>> START

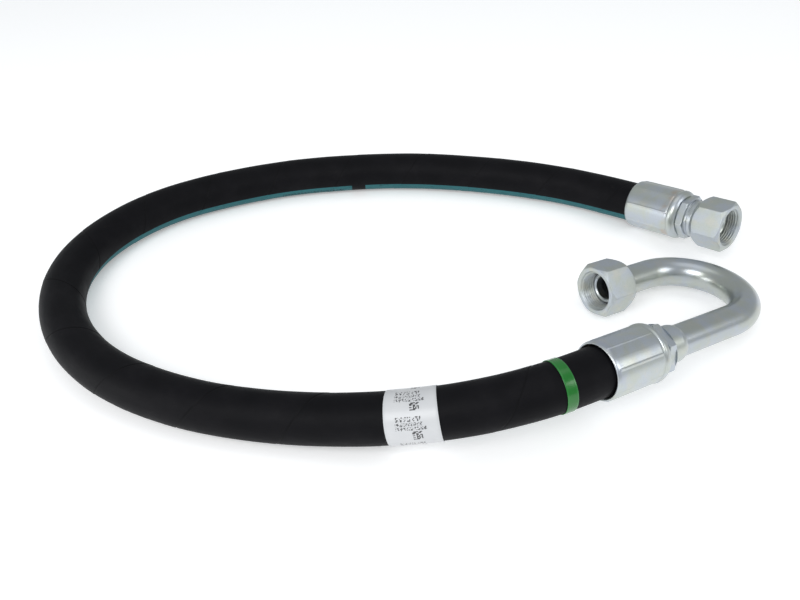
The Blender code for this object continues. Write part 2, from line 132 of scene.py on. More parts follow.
def grid_mesh(name, points, coords=None, sharp=35):
    """A closed skin over a rows x columns grid of points, which wraps both ways.

    coords holds a pair for each grid point and one more column, kept as the UV map "lay".
    """
    rows, columns = points.shape[:2]
    index = np.arange(rows * columns).reshape(rows, columns)
    following = np.roll(index, -1, 0)
    quads = np.stack((index, np.roll(index, -1, 1), np.roll(following, -1, 1), following), -1).reshape(-1, 4)
    mesh = bpy.data.meshes.new(name)
    mesh.from_pydata(points.reshape(-1, 3).tolist(), [], quads.tolist())
    if coords is not None:
        layer = mesh.uv_layers.new(name="lay")
        after = np.roll(coords, -1, 0)
        pairs = np.stack((coords[:, :-1], coords[:, 1:], after[:, 1:], after[:, :-1]), 2)
        layer.data.foreach_set("uv", pairs.ravel())
    shape = bmesh.new()
    shape.from_mesh(mesh)
    bmesh.ops.remove_doubles(shape, verts=shape.verts, dist=MERGE_DISTANCE)
    bmesh.ops.recalc_face_normals(shape, faces=shape.faces)
    if shape.calc_volume(signed=True) < 0:
        bmesh.ops.reverse_faces(shape, faces=shape.faces)
    shape.to_mesh(mesh)
    shape.free()
    mesh.shade_smooth()
    mesh.set_sharp_from_angle(angle=math.radians(sharp))
    return mesh


def eased_corners(outline, radius=0.25 * MM, steps=3):
    """A closed (station, radius) outline with rounded corners and a supporting point beside each round."""
    points = [np.array(p, float) for p in outline]
    count = len(points)
    out = []
    for i in range(count):
        corner = points[i]
        before = points[i - 1] - corner
        after = points[(i + 1) % count] - corner
        reach = [min(radius, 0.4 * np.linalg.norm(d)) for d in (before, after)]
        start = corner + before / np.linalg.norm(before) * reach[0]
        end = corner + after / np.linalg.norm(after) * reach[1]
        out.append(start + (start - corner) * 0.15)
        for k in range(steps + 1):
            t = k / steps
            out.append((1 - t) ** 2 * start + 2 * t * (1 - t) * corner + t * t * end)
        out.append(end + (end - corner) * 0.15)
    return out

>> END

Print only the lines from the top of the data above down to the line holding "wraps both ways.", inclusive.

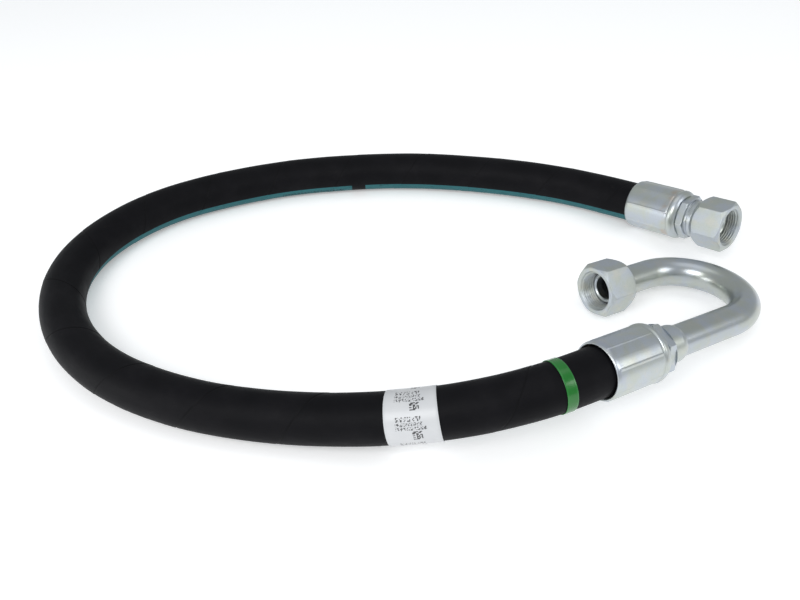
The Blender code for this object continues. Write part 2, from line 132 of scene.py on. More parts follow.
def grid_mesh(name, points, coords=None, sharp=35):
    """A closed skin over a rows x columns grid of points, which wraps both ways.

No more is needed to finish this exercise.